What do you suggest?

> 
> >
> > With this drivers would be able to keep resources acquired. What if after a
> > hotplug the physical address region is re-used and to be mapped by another
> > driver?
> 
> Actually - wouldn't that issue also be addressed by a PCI equivalent to
> drm_dev_enter() and friends that ensures the device (and thus its
> devres resources) stay in place?

I'm not sure I get the idea, but we can *not* have the device resources stay in
place once the device is unbound (e.g. keep the resource region acquired by the
driver).

Consequently, we have to have a way to revoke access to the corresponding
pci::Bar.

> 
> Using Rust, I can imagine (but not picture precisely yet) some method of
> the device that returns a reference to an inner structure containing its
> resources, available with immediate access. Since it would be
> coarser-grained, it could rely on something less constraining than RCU
> without a noticeable performance penalty.

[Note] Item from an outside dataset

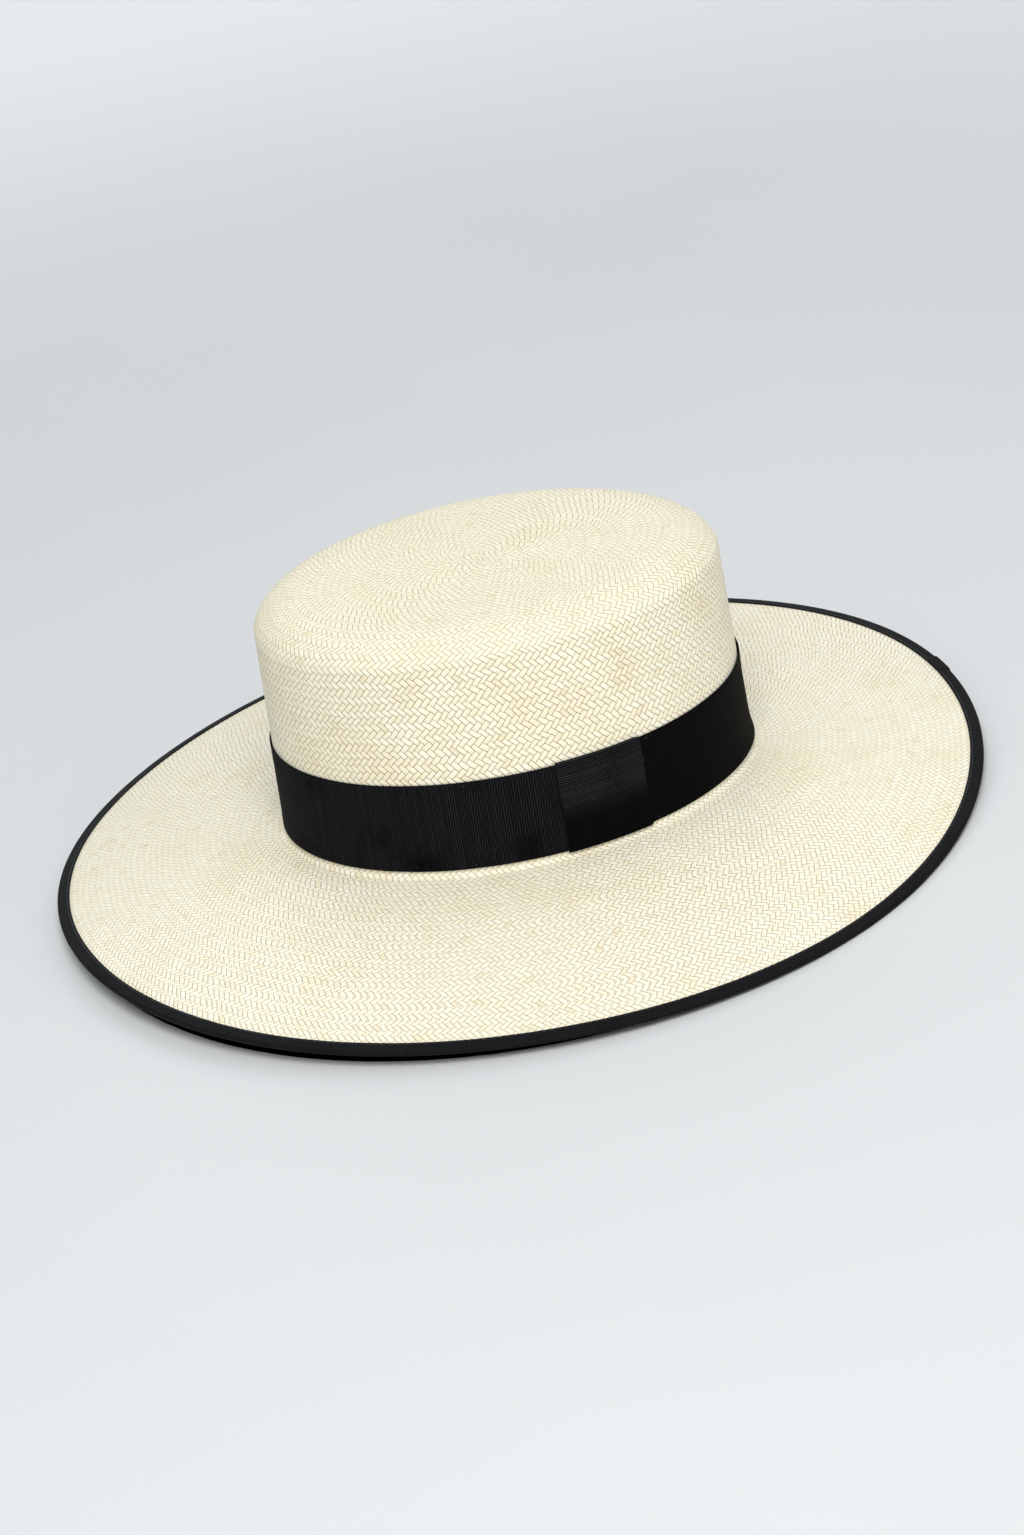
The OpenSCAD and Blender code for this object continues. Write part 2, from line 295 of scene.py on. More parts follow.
def round_bar(length, radius, sides=8, rings=7, arch=0.0):
    """Points and faces of a thread stitch along X, with round ends and an arched middle."""
    x = np.sin(np.linspace(-math.pi / 2, math.pi / 2, rings)) * length / 2
    swell = np.sqrt(np.clip(1 - (np.abs(x) / (length / 2)) ** 6, 0.12, 1)) * radius
    lift = arch * (1 - (2 * x / length) ** 2)
    angle = np.arange(sides) * 2 * math.pi / sides
    points = np.stack(
        [
            np.repeat(x, sides),
            np.outer(swell, np.cos(angle)).ravel(),
            np.outer(swell, np.sin(angle)).ravel() + np.repeat(lift, sides),
        ],
        -1,
    )
    faces = quads(rings, sides, False, True)[0].tolist()
    last = (rings - 1) * sides
    return points, faces + [list(range(sides)), list(range(last, last + sides))]


def scatter(name, shape, places, material, **ride):
    """Copies of a shape at places, each an origin and three axes, as one piece."""
    points, faces = shape
    origin, along, side, up = places
    world = (
        origin[:, None]
        + along[:, None] * points[None, :, :1]
        + side[:, None] * points[None, :, 1:2]
        + up[:, None] * points[None, :, 2:]
    )
    count = len(points)
    every = [[k + c * count for k in face] for c in range(len(origin)) for face in faces]
    corners = np.concatenate([points[face][:, :2] for face in faces])
    return add_piece(name, world, every, material, uv=np.tile(corners, (len(origin), 1)), **ride)


def axes_on(surface, t, step=0.05):
    """Origin, along, side and up at stations t of surface(t, lean), whose second argument
    moves off the surface's line across it."""
    origin = surface(t, 0.0)
    along = unit(surface(t + step, 0.0) - surface(t - step, 0.0))
    across = unit(surface(t, step) - surface(t, -step))
    up = unit(np.cross(along, across))
    return origin, along, np.cross(up, along), up


# ---------------------------------------------------------------- shader helpers
def linear(hex_color):
    """A #rrggbb colour as linear RGBA."""
    values = [int(hex_color[i : i + 2], 16) / 255 for i in (1, 3, 5)]
    return [x / 12.92 if x <= 0.04045 else ((x + 0.055) / 1.055) ** 2.4 for x in values] + [1.0]


class Shader:
    """A material's node tree, with a short call for each kind of node used here."""

    def __init__(self, name, roughness, specular=0.5, sheen=0.0):
        self.material = bpy.data.materials.new(name)
        self.material.use_nodes = True
        self.tree = self.material.node_tree
        self.bsdf = self.tree.nodes["Principled BSDF"]
        self.bsdf.inputs["Roughness"].default_value = roughness
        self.bsdf.inputs["Specular IOR Level"].default_value = specular
        self.bsdf.inputs["Sheen Weight"].default_value = sheen
        self.bsdf.inputs["Sheen Roughness"].default_value = 0.4

    def node(self, kind, **settings):
        node = self.tree.nodes.new("ShaderNode" + kind)
        for key, value in settings.items():
            setattr(node, key, value)
        return node

    def put(self, value, socket):
        if isinstance(value, bpy.types.NodeSocket):
            self.tree.links.new(value, socket)
        else:
            socket.default_value = value

    def math(self, operation, *values, clamp=False):
        node = self.node("Math", operation=operation, use_clamp=clamp)
        for value, socket in zip(values, node.inputs):
            self.put(value, socket)
        return node.outputs[0]

    def blend(self, factor, a, b):
        """Colour a where factor is 0 and b where it is 1."""
        node = self.node("Mix", data_type="RGBA")
        for value, index in ((factor, 0), (a, 6), (b, 7)):
            self.put(value, node.inputs[index])
        return node.outputs[2]

    def pick(self, factor, a, b):
        """a where factor is 0 and b where it is 1, for plain numbers."""
        node = self.node("Mix", data_type="FLOAT")
        for value, index in ((factor, 0), (a, 2), (b, 3)):
            self.put(value, node.inputs[index])
        return node.outputs[0]

    def uv(self):
        split = self.node("SeparateXYZ")
        self.put(self.node("UVMap", uv_map="weave").outputs[0], split.inputs[0])
        return split.outputs[0], split.outputs[1]

    def place(self):
        """The point on the piece, in the row frame's metres."""
        return self.node("TexCoord").outputs["Object"]

    def axis_z(self):
        """The height above the floor, in metres."""
        split = self.node("SeparateXYZ")
        self.put(self.place(), split.inputs[0])
        return split.outputs[2]

    def radius(self):
        """The distance from the row frame's origin, in metres."""
        length = self.node("VectorMath", operation="LENGTH")
        self.put(self.place(), length.inputs[0])
        return length.outputs["Value"]

    def times(self, a, b):
        return self.math("MULTIPLY", a, b)

    def arch(self, value, power):
        """1 in the middle of 0 to 1, falling to 0 at both ends."""
        off = self.math("ABSOLUTE", self.math("MULTIPLY_ADD", value, 2.0, -1.0))
        return self.math("SUBTRACT", 1.0, self.math("POWER", off, power), clamp=True)

    def vector(self, x, y, z=0.0):
        node = self.node("CombineXYZ")
        for value, socket in zip((x, y, z), node.inputs):
            self.put(value, socket)
        return node.outputs[0]

    def noise(self, vector, scale, detail=2.0):
        node = self.node("TexNoise", noise_dimensions="3D")
        self.put(vector, node.inputs["Vector"])
        node.inputs["Scale"].default_value = scale
        node.inputs["Detail"].default_value = detail
        return node.outputs[0]

    def chance(self, vector):
        """A random number from 0 to 1 for each different vector."""
        node = self.node("TexWhiteNoise", noise_dimensions="3D")
        self.put(vector, node.inputs["Vector"])
        return node.outputs[0]

    def steps(self, value, low, high):
        """0 below low, 1 above high and smooth in between."""
        node = self.node("MapRange", interpolation_type="SMOOTHSTEP")
        self.put(value, node.inputs[0])
        node.inputs[1].default_value = low
        node.inputs[2].default_value = high
        return node.outputs[0]

    def bump(self, height, distance, strength=1.0, below=None):
        """distance is in metres, for a height from 0 to 1."""
        node = self.node("Bump")
        node.inputs["Strength"].default_value = strength
        node.inputs["Distance"].default_value = distance
        self.put(height, node.inputs["Height"])
        if below is not None:
            self.put(below, node.inputs["Normal"])
        return node.outputs[0]

    def finish(self, color, normal, roughness=None):
        """The material with these on its surface."""
        self.put(color, self.bsdf.inputs["Base Color"])
        self.put(normal, self.bsdf.inputs["Normal"])
        if roughness is not None:
            self.put(roughness, self.bsdf.inputs["Roughness"])
        return self.material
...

We had similar attempts when we designed this API, i.e. a common Revocable in
the driver private data of a device. But it had some chicken-egg issues on
initialization in probe(). Besides that, it wouldn't get you rid of the
Revocable, since the corresponding resource are only valid while the driver is
bound to a device, not for the entire lifetime of the device.